Painting by Albert Gleizes

Woman with Animals, originally referred to as La dame aux bêtes and Portrait de Mme D.V. or Madame Raymond Duchamp-Villon, is a painting created late 1913 and completed during the month of February, 1914, by the French artist, theorist and writer Albert Gleizes. The painting was exhibited at the Salon des Indépendants, Paris, 1 March – 30 April 1914 (titled Portrait de Mme D.V.). Woman with animals is executed in a personal Cubist style noted by the fusing background and figure, the multiple perspective or successive views at various moments in time of the Mrs. Duchamp-Villon's face and other elements, the freestyle brushstrokes delineating juxtaposing planes. The work was restored in 1940 by Jacques Villon and Robert Delaunay. Formerly in the collection of Marcel Duchamp, the work—along with a 1913 lavis and gouache study of the same subject entitled La femme aux bêtes—has been in the Peggy Guggenheim Collection, Venice, Italy, since 1940.

==Description==
Woman with animals (Madame Raymond Duchamp-Villon) is an oil painting on canvas with dimensions 196.4 x 114.1 cm (77.3 by 45.9 inches), signed and dated Alb Gleizes, 1914, lower right.
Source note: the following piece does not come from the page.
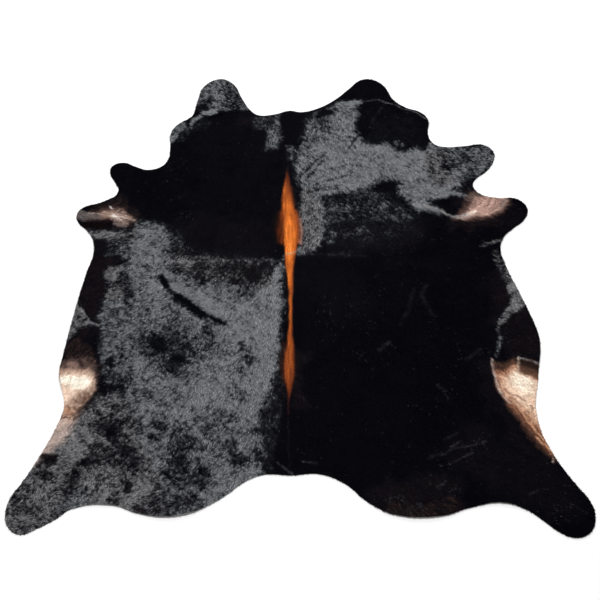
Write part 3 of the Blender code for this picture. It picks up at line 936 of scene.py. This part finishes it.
# Strokes over them: colour, strength, half-width, lines
PALE_STROKES = (
    # Left belly: fringe, curls, creases drawn as dark lines of painted shade, and the last dark spot
    ((34, 20, 20), 0.5, 8, ((-824, -366), (-812, -390)), ((-790, -366), (-776, -376))),
    ((146, 118, 108), 0.7, 11, ((-860, -386), (-838, -388))),
    ((78, 54, 42), 0.62, 3.6,
        ((-806, -520), (-790, -538), (-799, -558)), ((-828, -542), (-814, -562)),
        ((-851, -570), (-839, -580), (-846, -596)), ((-828, -575), (-817, -592)),
        ((-806, -578), (-812, -604)), ((-782, -516), (-776, -540)), ((-836, -600), (-822, -608)),
    ),
    ((214, 196, 182), 0.55, 3.4,
        ((-812, -505), (-798, -528)), ((-784, -500), (-772, -520)), ((-836, -520), (-824, -540)),
        ((-820, -560), (-806, -572)),
    ),
    ((180, 132, 102), 0.5, 14, ((-866, -576), (-844, -602))),
    ((88, 62, 50), 0.75, 3.4,
        ((-884, -644), (-869, -618), (-842, -610), (-818, -618)),
        ((-876, -630), (-852, -623), (-836, -630)),
    ),
    (BLACK_BROWN, 0.7, 13, ((-920, -792), (-885, -800))),
    ((120, 104, 98), 0.5, 3, ((-898, -430), (-884, -500), (-870, -560))),
    # Right belly: painted shade under its crease, painted highlights on the ridge and beside it, curls and
    # streaks
    # Painted shade under the crease
    ((92, 66, 53), 0.75, 16, ((828, -412), (862, -424), (890, -444))),
    ((40, 29, 25), 0.92, 12, ((830, -376), (860, -388), (900, -410))),
    ((74, 52, 40), 0.62, 9, ((726, -385), (770, -390), (790, -376))),
    # Painted highlights on the ridge and in white streaks beside it
    ((200, 182, 164), 0.6, 4.2, ((816, -356), (811, -385), (810, -420))),
    ((254, 247, 234), 0.55, 3.6,
        ((798, -424), (812, -470), (818, -502)), ((832, -442), (836, -490)), ((778, -436), (790, -470)),
    ),
    ((190, 172, 162), 0.65, 4.5, ((719, -362), (720, -410), (726, -460), (740, -512), (765, -560))),
    ((128, 94, 74), 0.6, 3.4,
        ((752, -496), (772, -518), (800, -530), (826, -552)), ((766, -532), (790, -546), (802, -566)),
        ((818, -600), (824, -594), (834, -598), (836, -608), (828, -615), (819, -611)),
        ((842, -570), (852, -592)),
    ),
    ((84, 55, 41), 0.68, 3.6,
        ((790, -578), (810, -628), (842, -678)), ((819, -640), (846, -690), (874, -727)),
        ((838, -700), (865, -739), (884, -772)), ((852, -662), (874, -704)), ((872, -748), (892, -776)),
    ),
    ((208, 162, 128), 0.6, 3.2,
        ((802, -590), (822, -635), (850, -676)), ((836, -650), (861, -695), (880, -722)),
        ((834, -612), (854, -648)), ((852, -710), (874, -742)), ((880, -735), (895, -765), (909, -786)),
    ),
    ((168, 148, 136), 0.7, 3.2, ((905, -800), (901, -820))),
    # Left elbow: the black oval, the star and its rays
    ((58, 36, 31), 0.4, 6, ((-862, 320), (-800, 316), (-766, 318))),
    ((14, 8, 9), 1.0, 14, ((-856, 298), (-802, 293), (-770, 294))),
    (DARK_BROWN, 0.8, 7, ((-842, 381), (-815, 378)), ((-800, 398), (-775, 396))),
    ((196, 176, 166), 0.75, 13, ((-748, 350), (-730, 340), (-722, 330))),
    ((252, 244, 236), 0.9, 7, ((-745, 347), (-736, 341))),
    ((182, 158, 146), 0.62, 3,
        ((-851, 360), (-805, 357), (-758, 346)), ((-792, 370), (-762, 358)), ((-737, 352), (-732, 374)),
        ((-727, 352), (-704, 362)), ((-739, 334), (-742, 304)), ((-722, 350), (-692, 346)),
        ((-722, 326), (-700, 306)),
    ),
    ((226, 212, 204), 0.75, 3.6, ((-734, 343), (-710, 337), (-690, 331)), ((-730, 334), (-716, 322))),
    ((196, 180, 172), 0.6, 3, ((-700, 334), (-660, 322))),
    ((60, 46, 44), 0.7, 2.8, ((-720, 334), (-690, 325), (-655, 314)), ((-716, 358), (-690, 354))),
    ((150, 132, 124), 0.6, 4, ((-736, 356), (-722, 384)), ((-716, 354), (-701, 364))),
    ((234, 226, 222), 0.8, 2.6, ((-765, 394), (-759, 385), (-753, 382))),
    ((142, 126, 120), 0.62, 12, ((-728, 318), (-722, 302), (-692, 304))),
    ((120, 106, 102), 0.6, 9, ((-738, 304), (-700, 288))),
    ((112, 98, 93), 0.6, 10, ((-838, 337), (-800, 334))),
    # Right elbow: the star, the tongue beside it, and the wrinkles in dark lines of painted shade and light
    # lines of painted highlight
    ((250, 234, 218), 0.9, 7.5, ((698, 367), (682, 358), (662, 347))),
    ((196, 176, 166), 0.85, 6.5, ((684, 352), (660, 340), (630, 332))),
    ((158, 138, 130), 0.55, 8, ((672, 336), (652, 328))),
    ((122, 114, 113), 0.7, 5.5, ((640, 336), (605, 336))),
    ((106, 92, 86), 0.6, 13, ((702, 464), (730, 458)), ((676, 436), (692, 450))),
    # Dark lines of painted shade in the wrinkles
    ((120, 92, 84), 0.6, 3.4,
        ((712, 400), (732, 420), (748, 440)), ((735, 392), (758, 412), (770, 438)),
        ((762, 384), (780, 406), (800, 440)), ((782, 378), (802, 402), (820, 428)),
        ((700, 390), (706, 420)),
    ),
    # Light lines of painted highlight on the wrinkles, and along the top of the patch
    ((214, 184, 168), 0.55, 3.4,
        ((706, 384), (726, 404), (742, 432)), ((748, 382), (772, 408), (786, 440)),
        ((690, 348), (735, 350), (775, 366), (802, 390)),
    ),
    ((132, 122, 114), 0.6, 8, ((812, 398), (828, 432))),
)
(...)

Gleizes formally resolves a domestic interior scene in a lucid and logically self-conscious synthetic style, as in several other paintings of this period (e.g., Femmes cousant, Kröller-Müller Museum, Femmes assises à une fenêtre, private collection, Portrait of Igor Stravinsky, Museum of Modern Art, and Woman at the piano, Philadelphia Museum of Art). The limited color harmonies of 1910 through 1912 already questioned in 1913 had now been entirely replaced by an unlimited color palette.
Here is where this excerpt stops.